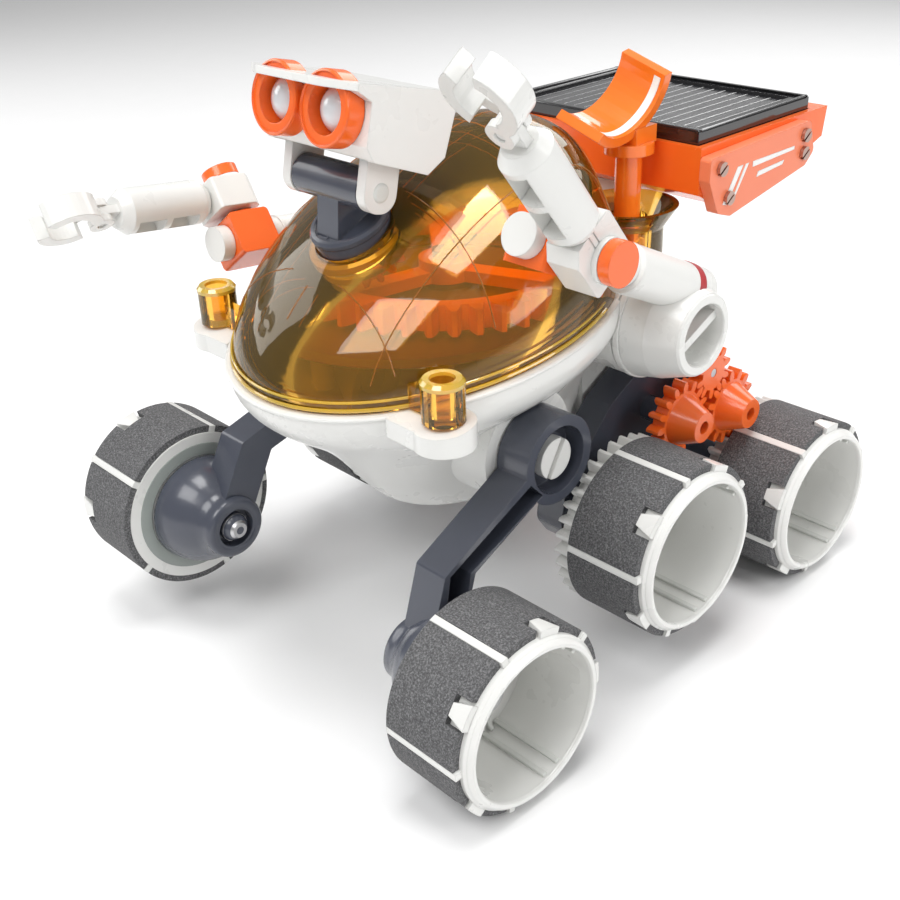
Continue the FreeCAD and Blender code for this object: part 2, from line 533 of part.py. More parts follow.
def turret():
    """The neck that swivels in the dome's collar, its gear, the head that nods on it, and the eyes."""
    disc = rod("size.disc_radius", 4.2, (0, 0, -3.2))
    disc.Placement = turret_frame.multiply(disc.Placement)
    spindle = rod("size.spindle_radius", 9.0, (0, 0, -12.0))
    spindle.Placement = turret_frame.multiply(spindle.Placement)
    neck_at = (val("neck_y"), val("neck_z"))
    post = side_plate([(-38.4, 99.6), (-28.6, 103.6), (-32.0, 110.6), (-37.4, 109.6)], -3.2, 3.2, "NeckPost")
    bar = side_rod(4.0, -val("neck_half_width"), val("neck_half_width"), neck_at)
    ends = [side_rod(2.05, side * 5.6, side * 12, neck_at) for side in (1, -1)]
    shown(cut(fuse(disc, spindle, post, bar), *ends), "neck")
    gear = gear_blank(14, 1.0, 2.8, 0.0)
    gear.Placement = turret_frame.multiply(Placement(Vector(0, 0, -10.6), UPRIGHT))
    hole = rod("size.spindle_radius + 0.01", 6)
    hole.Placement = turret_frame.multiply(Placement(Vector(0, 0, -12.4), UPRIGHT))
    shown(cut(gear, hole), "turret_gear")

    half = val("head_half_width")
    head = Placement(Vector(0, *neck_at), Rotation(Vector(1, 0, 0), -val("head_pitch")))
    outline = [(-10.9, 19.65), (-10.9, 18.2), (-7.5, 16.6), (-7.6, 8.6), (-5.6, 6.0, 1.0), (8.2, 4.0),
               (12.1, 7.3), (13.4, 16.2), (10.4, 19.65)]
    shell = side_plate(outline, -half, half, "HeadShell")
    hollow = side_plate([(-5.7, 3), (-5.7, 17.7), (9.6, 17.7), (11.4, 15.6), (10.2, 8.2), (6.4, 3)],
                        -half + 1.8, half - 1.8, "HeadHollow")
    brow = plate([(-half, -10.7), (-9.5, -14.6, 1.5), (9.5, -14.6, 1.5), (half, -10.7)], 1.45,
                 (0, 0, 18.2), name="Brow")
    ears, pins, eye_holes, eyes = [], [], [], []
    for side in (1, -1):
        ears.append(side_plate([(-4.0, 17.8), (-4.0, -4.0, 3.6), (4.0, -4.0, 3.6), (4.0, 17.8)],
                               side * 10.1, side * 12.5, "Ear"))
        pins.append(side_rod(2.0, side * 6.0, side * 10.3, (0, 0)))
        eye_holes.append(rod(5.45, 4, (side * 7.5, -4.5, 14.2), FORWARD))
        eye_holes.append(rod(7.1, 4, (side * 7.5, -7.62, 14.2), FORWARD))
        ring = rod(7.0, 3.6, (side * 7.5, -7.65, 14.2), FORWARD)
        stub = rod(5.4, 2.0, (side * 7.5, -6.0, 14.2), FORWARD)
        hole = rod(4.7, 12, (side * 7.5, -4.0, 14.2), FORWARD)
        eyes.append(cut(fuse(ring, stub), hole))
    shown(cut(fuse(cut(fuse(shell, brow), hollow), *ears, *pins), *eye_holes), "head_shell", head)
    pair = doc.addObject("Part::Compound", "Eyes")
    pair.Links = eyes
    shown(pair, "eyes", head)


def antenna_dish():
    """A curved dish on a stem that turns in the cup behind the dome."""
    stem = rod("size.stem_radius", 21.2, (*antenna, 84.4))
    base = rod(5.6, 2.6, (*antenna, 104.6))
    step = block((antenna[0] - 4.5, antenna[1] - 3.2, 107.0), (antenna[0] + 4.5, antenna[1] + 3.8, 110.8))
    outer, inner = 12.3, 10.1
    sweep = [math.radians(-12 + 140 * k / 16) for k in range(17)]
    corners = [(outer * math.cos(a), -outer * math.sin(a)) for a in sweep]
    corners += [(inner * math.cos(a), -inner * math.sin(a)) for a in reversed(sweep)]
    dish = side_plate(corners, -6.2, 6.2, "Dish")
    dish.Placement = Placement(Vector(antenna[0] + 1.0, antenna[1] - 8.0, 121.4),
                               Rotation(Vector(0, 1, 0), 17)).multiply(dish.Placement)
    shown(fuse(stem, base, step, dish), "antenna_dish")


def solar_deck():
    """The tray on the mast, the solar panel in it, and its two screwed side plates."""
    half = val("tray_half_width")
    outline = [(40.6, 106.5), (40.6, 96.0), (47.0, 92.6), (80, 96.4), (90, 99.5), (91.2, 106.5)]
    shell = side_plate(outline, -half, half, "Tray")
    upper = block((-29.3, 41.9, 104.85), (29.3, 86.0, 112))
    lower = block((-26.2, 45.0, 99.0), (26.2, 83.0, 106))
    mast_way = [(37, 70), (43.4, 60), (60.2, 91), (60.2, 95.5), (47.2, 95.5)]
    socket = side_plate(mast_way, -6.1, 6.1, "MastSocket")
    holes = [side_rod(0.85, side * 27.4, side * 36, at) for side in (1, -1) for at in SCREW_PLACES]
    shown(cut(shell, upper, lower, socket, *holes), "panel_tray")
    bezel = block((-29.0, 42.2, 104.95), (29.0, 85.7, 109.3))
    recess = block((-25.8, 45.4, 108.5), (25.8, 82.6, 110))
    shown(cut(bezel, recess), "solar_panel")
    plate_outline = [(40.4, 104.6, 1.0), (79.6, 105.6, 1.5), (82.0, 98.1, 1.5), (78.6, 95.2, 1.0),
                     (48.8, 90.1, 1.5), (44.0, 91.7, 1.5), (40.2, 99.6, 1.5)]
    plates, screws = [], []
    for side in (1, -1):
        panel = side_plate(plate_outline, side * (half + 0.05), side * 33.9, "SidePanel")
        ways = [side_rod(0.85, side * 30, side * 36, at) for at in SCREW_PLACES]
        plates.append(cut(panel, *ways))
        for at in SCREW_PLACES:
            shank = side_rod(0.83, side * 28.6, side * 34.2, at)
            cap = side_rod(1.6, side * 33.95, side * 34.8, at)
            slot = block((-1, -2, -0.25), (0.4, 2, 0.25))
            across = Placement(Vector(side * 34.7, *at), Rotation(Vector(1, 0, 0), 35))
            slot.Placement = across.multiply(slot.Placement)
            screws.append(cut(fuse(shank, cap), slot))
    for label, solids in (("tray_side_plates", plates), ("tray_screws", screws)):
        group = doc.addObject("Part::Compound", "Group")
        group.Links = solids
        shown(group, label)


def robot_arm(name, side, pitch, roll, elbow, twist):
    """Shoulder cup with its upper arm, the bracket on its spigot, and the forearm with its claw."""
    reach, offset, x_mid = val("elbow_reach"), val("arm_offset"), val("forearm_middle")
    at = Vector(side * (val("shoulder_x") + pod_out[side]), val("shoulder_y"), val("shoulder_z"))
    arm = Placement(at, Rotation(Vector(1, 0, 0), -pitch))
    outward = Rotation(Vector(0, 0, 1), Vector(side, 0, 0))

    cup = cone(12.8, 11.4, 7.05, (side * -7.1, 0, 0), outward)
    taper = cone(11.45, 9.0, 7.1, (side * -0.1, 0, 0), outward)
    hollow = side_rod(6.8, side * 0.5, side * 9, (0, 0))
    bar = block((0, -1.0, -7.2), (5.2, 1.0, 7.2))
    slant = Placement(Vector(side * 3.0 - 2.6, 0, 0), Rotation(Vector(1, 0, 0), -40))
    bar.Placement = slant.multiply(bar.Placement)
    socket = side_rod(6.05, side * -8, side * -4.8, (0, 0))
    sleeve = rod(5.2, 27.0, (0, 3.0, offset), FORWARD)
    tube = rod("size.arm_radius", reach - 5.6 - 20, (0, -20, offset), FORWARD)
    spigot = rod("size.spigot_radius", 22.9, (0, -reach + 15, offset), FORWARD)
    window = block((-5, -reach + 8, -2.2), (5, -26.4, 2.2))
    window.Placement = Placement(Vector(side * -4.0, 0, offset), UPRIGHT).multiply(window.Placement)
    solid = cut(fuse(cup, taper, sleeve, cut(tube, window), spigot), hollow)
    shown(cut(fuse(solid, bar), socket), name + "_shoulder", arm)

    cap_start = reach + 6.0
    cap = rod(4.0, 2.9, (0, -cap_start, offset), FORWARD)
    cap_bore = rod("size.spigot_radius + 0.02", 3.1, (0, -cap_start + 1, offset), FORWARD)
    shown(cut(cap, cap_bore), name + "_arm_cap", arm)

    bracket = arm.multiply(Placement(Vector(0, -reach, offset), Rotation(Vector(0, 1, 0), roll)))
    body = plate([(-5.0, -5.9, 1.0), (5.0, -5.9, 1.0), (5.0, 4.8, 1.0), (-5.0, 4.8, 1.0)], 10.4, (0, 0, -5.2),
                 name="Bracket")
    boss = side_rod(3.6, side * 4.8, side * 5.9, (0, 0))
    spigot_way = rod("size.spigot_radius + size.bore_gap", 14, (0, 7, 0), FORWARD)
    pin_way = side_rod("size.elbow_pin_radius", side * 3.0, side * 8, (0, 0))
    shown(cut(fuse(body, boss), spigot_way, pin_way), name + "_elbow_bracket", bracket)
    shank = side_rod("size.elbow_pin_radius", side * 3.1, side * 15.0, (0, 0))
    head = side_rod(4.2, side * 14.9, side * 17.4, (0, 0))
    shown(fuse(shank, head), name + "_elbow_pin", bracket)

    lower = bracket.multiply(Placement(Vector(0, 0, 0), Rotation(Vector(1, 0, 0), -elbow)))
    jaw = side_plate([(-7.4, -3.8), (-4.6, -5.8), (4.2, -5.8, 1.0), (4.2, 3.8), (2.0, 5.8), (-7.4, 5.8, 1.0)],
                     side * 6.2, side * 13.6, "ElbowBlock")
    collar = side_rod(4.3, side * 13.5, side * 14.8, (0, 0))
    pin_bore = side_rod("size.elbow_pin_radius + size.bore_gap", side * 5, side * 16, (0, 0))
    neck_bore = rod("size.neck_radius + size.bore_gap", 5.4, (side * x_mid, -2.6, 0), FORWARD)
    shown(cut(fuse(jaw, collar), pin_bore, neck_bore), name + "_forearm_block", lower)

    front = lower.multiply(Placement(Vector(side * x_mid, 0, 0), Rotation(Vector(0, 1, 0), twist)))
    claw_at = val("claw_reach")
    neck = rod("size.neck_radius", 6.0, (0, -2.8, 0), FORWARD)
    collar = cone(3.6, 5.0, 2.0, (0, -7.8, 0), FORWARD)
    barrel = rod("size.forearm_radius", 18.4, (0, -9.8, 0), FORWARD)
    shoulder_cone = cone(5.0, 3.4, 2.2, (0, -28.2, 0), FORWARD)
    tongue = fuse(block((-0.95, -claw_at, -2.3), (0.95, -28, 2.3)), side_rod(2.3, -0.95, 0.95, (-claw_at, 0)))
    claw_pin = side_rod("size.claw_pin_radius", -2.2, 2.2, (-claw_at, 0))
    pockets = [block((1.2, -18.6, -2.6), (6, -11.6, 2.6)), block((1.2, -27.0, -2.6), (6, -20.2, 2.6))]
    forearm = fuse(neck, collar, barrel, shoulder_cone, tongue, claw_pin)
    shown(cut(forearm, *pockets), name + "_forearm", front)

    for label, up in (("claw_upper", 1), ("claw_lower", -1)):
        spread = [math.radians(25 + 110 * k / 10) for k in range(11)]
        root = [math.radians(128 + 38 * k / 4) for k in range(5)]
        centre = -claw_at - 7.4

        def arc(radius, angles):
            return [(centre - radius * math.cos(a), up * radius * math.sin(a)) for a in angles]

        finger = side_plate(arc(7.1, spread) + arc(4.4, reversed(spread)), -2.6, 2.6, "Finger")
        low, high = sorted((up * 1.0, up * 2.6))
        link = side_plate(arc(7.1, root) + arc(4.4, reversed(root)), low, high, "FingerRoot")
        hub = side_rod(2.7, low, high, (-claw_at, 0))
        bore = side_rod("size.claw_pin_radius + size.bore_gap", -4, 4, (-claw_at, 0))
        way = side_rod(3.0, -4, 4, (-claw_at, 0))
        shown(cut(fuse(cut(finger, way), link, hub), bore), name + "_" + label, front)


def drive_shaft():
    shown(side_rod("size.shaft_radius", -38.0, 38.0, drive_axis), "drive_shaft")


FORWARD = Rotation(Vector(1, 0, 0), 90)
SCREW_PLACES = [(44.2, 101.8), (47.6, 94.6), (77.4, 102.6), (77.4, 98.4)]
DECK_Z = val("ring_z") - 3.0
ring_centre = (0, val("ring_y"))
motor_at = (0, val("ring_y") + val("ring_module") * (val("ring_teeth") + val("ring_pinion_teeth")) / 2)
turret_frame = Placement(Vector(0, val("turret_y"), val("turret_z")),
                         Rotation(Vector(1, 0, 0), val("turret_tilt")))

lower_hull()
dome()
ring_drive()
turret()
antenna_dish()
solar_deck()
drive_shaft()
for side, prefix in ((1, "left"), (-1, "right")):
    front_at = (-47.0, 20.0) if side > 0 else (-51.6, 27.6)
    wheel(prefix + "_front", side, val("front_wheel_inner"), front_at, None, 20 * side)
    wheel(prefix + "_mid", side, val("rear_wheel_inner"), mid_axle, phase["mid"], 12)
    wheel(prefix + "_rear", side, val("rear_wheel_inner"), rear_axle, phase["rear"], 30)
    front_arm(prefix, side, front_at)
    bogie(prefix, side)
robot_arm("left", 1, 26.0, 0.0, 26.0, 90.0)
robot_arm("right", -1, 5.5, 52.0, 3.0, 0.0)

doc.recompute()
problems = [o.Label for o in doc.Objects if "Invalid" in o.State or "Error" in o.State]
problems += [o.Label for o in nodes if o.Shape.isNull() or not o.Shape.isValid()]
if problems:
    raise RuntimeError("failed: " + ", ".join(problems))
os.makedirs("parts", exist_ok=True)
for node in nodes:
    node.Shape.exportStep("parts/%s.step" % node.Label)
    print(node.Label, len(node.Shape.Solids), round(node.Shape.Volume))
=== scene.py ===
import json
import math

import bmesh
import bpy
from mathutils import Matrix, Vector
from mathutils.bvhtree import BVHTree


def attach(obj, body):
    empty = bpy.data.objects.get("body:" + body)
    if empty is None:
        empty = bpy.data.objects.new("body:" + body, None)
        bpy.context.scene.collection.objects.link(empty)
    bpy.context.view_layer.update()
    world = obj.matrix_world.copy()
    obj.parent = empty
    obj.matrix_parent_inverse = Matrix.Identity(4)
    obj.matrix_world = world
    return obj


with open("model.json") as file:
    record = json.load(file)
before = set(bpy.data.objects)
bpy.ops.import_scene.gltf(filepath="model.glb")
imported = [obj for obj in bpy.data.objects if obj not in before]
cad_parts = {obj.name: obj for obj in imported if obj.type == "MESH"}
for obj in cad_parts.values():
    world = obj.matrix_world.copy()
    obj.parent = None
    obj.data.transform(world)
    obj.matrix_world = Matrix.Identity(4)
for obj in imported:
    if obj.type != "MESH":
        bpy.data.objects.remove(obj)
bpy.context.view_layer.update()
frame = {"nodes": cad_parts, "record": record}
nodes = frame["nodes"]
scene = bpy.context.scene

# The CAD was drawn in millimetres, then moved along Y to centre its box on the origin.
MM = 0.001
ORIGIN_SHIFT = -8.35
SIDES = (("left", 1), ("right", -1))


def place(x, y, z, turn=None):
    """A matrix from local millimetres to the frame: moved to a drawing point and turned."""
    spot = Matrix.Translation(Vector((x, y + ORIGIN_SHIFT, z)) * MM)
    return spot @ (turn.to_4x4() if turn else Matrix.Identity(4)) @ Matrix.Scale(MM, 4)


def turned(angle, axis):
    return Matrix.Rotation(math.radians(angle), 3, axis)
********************
**Direction:** Working from the data above, extract solely the lines from the one containing "lower_hull()" through the one containing "bpy.data.objects.remove(obj)", exactly as they appear, both included.

**Exercise answer:**
lower_hull()
dome()
ring_drive()
turret()
antenna_dish()
solar_deck()
drive_shaft()
for side, prefix in ((1, "left"), (-1, "right")):
    front_at = (-47.0, 20.0) if side > 0 else (-51.6, 27.6)
    wheel(prefix + "_front", side, val("front_wheel_inner"), front_at, None, 20 * side)
    wheel(prefix + "_mid", side, val("rear_wheel_inner"), mid_axle, phase["mid"], 12)
    wheel(prefix + "_rear", side, val("rear_wheel_inner"), rear_axle, phase["rear"], 30)
    front_arm(prefix, side, front_at)
    bogie(prefix, side)
robot_arm("left", 1, 26.0, 0.0, 26.0, 90.0)
robot_arm("right", -1, 5.5, 52.0, 3.0, 0.0)

doc.recompute()
problems = [o.Label for o in doc.Objects if "Invalid" in o.State or "Error" in o.State]
problems += [o.Label for o in nodes if o.Shape.isNull() or not o.Shape.isValid()]
if problems:
    raise RuntimeError("failed: " + ", ".join(problems))
os.makedirs("parts", exist_ok=True)
for node in nodes:
    node.Shape.exportStep("parts/%s.step" % node.Label)
    print(node.Label, len(node.Shape.Solids), round(node.Shape.Volume))
=== scene.py ===
import json
import math

import bmesh
import bpy
from mathutils import Matrix, Vector
from mathutils.bvhtree import BVHTree


def attach(obj, body):
    empty = bpy.data.objects.get("body:" + body)
    if empty is None:
        empty = bpy.data.objects.new("body:" + body, None)
        bpy.context.scene.collection.objects.link(empty)
    bpy.context.view_layer.update()
    world = obj.matrix_world.copy()
    obj.parent = empty
    obj.matrix_parent_inverse = Matrix.Identity(4)
    obj.matrix_world = world
    return obj


with open("model.json") as file:
    record = json.load(file)
before = set(bpy.data.objects)
bpy.ops.import_scene.gltf(filepath="model.glb")
imported = [obj for obj in bpy.data.objects if obj not in before]
cad_parts = {obj.name: obj for obj in imported if obj.type == "MESH"}
for obj in cad_parts.values():
    world = obj.matrix_world.copy()
    obj.parent = None
    obj.data.transform(world)
    obj.matrix_world = Matrix.Identity(4)
for obj in imported:
    if obj.type != "MESH":
        bpy.data.objects.remove(obj)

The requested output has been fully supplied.